CalMN at the left-wing Daily Kos is unsurprisingly sanguinary about the film's can't-miss urgency in these oh-so-troubled times: "Will this movie serve to Wake UP the young people (and the rest of us) in the USA and inspire them to take action to put a halt to creeping fascism? I'm hearing it and feeling it: People from all over are fed up with the way their corrupt governments are treating the people, making the timing perfect for this thought-provoking and incendiary movie."

But "Manish" at the U.K.-based Sepia Mutiny naps through the revolution: "The dialogue is full of leaden, soapy howlers, and the audience was unforgiving. There are some lines that can only be pulled off in noir, not in a brightly-lit room by a Shakespearean fop in a pageboy wig and a geisha mask. " And Seattle writer and consultant Matt Rosenberg at rosenblog.com reviews the reviewers who whistle through the glamorization of terror: "Myself, I'd like to see a film loosely based on the lives of the subway bomber terrorists who killed scores of Londoners last July. Or a fictional take on the life of Theo van Gogh's killer.

A bug's double life. The Pentagon is investing in research to make programmable insects for surveillance and military purposes, according to this BBC report. Yeah, well, the bombardier beetle's about as close as they'll come to intelligent demolitionist design, if you ask the cognoscenti.
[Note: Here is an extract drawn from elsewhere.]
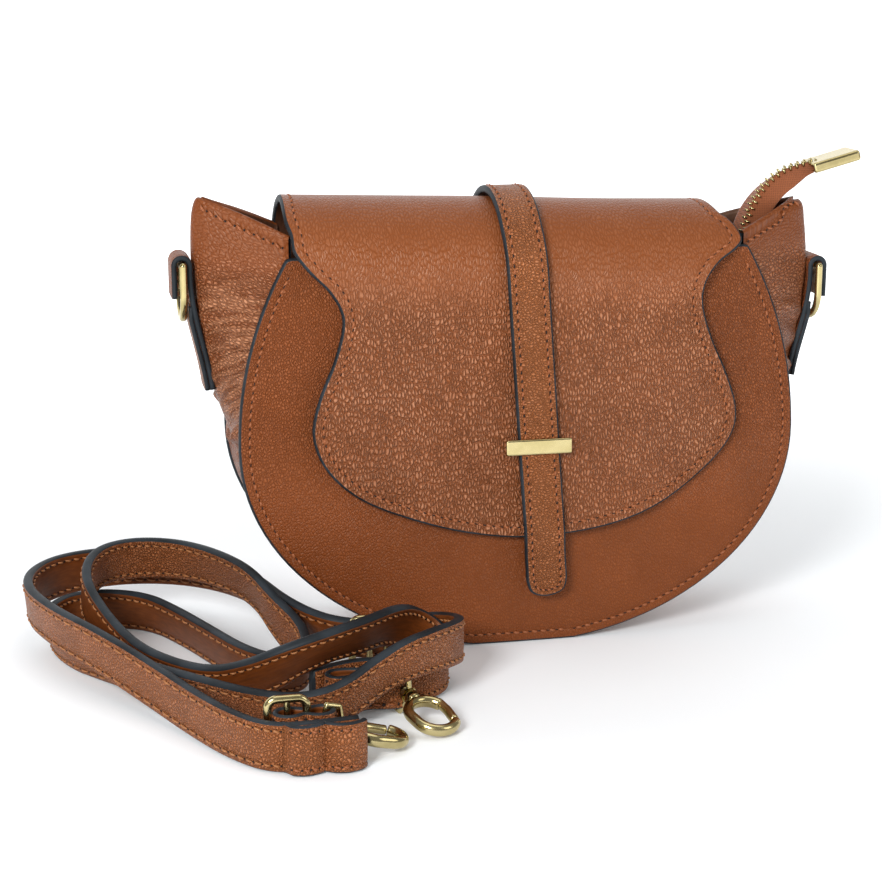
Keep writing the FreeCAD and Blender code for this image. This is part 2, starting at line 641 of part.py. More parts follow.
# name, bar position, heading in the plan, slope down to the floor, both in degrees
HOOKS = [("a", Vector(-100, -137, 11.3), 14, 15), ("b", Vector(-66, -98.5, 11.3), -64, 15)]


def make_hooks():
    for name, bar, heading, slope in HOOKS:
        turn = Rotation(Z_AXIS, heading).multiply(Rotation(Y_AXIS, slope))
        place = Placement(bar, turn)
        solid_node(f"hook_{name}_eye", hook_eye(), place)
        solid_node(f"hook_{name}_body", hook_body(), place)
        solid_node(f"hook_{name}_gate", hook_gate(), place)


def make_strap_ends():
    """Sewn loops that hold the hooks, and the two slide buckles."""
    loop_inner, loop_thick, loop_width = 2.9, 1.4, 10
    loop_a = closed_leather_loop(12, loop_inner, loop_thick, loop_width)
    solid_node("strap_loop_a", loop_a, Placement(HOOKS[0][1] + Vector(-12, 0, 0), Rotation()))
    loop_b = closed_leather_loop(22, loop_inner, loop_thick, loop_width)
    solid_node("strap_loop_b", loop_b, Placement(HOOKS[1][1] + Vector(-21.9, -1.6, 0), Rotation(Z_AXIS, 4.2)))
    buckle_height = 12.9
    buckle_a = Vector(HOOKS[0][1].x - 12, HOOKS[0][1].y, buckle_height)
    solid_node("slide_buckle_a", buckle_solid(1.2), Placement(buckle_a, Rotation()))
    solid_node("slide_buckle_b", buckle_solid(1.2),
               Placement(Vector(-69, -58.4, buckle_height), Rotation(Z_AXIS, -2)))


# ---------------------------------------------------------------- build, check and write

def faults():
    """Objects that failed, and sub-parts whose shape is missing or broken."""
    bad = [item.Label for item in doc.Objects if {"Invalid", "Error"} & set(item.State)]
    bad += [node.Label for node in nodes if node.Shape.isNull() or not node.Shape.isValid()]
    return bad


make_panels()
make_gusset()
make_flap()
make_closure()
make_snap()
make_zip()
make_tabs_and_rings()
make_strap()
make_strap_ends()
make_hooks()
doc.recompute()

broken = faults()
if broken:
    raise RuntimeError(f"broken objects: {broken}")
os.makedirs("parts", exist_ok=True)
for node in nodes:
    node.Shape.exportStep(f"parts/{node.Label}.step")
print(len(nodes), "sub-parts written")
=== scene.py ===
import json
import math

import bpy
from mathutils import Matrix, Vector, noise

# Leather saddle bag with a detached shoulder strap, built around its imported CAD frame.
# Shapes are worked out in millimetres and become metres in new_piece(); the strap's route is in metres.
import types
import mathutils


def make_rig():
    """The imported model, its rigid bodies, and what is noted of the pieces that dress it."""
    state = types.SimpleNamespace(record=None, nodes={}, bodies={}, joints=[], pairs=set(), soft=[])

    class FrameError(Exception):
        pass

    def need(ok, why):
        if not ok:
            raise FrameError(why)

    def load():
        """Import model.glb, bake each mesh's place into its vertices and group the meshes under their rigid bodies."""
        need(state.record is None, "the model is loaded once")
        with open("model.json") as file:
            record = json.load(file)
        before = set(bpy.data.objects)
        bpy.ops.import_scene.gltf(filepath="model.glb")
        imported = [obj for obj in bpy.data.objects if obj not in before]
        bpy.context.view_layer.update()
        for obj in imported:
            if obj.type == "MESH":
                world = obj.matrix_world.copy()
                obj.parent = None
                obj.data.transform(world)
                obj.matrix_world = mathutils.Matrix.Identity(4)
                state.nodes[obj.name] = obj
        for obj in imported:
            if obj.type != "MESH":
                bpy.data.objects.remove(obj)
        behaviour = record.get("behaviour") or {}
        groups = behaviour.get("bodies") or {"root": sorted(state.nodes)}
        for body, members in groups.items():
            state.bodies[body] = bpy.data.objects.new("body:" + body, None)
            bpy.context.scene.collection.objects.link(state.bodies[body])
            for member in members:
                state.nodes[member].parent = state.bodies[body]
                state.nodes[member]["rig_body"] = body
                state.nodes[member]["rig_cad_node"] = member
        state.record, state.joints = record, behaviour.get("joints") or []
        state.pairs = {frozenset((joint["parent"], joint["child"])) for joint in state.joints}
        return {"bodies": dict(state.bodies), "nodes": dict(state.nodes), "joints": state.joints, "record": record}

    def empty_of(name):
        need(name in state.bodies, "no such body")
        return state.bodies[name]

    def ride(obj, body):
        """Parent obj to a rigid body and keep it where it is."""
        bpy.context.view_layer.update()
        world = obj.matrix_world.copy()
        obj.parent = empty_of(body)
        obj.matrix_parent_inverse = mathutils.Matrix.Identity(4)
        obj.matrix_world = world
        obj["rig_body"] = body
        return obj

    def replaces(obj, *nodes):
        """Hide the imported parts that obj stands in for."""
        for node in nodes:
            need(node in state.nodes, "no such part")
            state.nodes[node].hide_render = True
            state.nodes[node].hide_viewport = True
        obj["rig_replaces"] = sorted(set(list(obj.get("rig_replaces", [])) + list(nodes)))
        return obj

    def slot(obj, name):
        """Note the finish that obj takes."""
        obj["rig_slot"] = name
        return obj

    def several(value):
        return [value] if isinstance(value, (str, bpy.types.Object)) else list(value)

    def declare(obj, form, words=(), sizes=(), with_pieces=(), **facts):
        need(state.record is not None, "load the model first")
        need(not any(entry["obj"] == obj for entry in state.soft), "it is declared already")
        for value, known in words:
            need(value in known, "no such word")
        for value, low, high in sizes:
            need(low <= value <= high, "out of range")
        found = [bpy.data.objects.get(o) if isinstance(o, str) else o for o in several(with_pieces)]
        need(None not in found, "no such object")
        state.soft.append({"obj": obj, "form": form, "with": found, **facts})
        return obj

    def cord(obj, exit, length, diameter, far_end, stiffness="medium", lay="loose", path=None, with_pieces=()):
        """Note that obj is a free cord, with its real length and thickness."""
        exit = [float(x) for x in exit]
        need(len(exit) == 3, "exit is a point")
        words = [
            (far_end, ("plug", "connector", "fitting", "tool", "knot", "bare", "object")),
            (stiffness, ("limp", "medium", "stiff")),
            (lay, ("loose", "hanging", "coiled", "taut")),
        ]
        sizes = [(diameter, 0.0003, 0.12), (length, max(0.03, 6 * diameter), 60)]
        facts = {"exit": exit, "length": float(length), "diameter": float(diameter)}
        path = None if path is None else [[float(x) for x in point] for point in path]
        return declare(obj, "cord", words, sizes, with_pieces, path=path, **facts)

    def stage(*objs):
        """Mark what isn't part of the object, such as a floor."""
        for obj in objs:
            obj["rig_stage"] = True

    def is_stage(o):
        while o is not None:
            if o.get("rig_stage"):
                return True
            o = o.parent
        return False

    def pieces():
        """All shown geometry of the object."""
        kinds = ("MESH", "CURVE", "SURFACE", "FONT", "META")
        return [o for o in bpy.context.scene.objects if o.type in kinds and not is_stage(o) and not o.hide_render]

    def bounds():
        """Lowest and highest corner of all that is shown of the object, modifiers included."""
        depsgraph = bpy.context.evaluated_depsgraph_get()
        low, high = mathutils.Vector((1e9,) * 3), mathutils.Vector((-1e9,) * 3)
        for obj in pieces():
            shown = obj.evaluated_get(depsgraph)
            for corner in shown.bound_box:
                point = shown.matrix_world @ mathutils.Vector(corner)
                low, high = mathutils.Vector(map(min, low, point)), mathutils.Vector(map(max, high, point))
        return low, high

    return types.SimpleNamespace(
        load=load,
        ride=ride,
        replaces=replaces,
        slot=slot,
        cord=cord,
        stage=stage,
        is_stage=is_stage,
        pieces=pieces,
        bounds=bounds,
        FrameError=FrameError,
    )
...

At the natural-history-oriented blog Pharyngula, biologist PZ Myers "for one, will welcome our Cyborg Insect overlords," but he has a few qualms  about the Pentagon's proposed engineering methods: "Chips aren't going to be integrated, they're going to be encapsulated. I've done long-term studies of larval insect nervous systems, and they've got a surprisingly good immune system—hemocytes are going to flock to whatever is implanted, and it's going to be well glopped up with cells and proteins."

Locust years for the troops, salad days for caterpillars, fumes New Jersey resident David Austin at Quaker Agitator: "Only in America. Only in our military. We send them to war without proper body armor or properly armored vehicles. And they die … But we have some money. For bugs."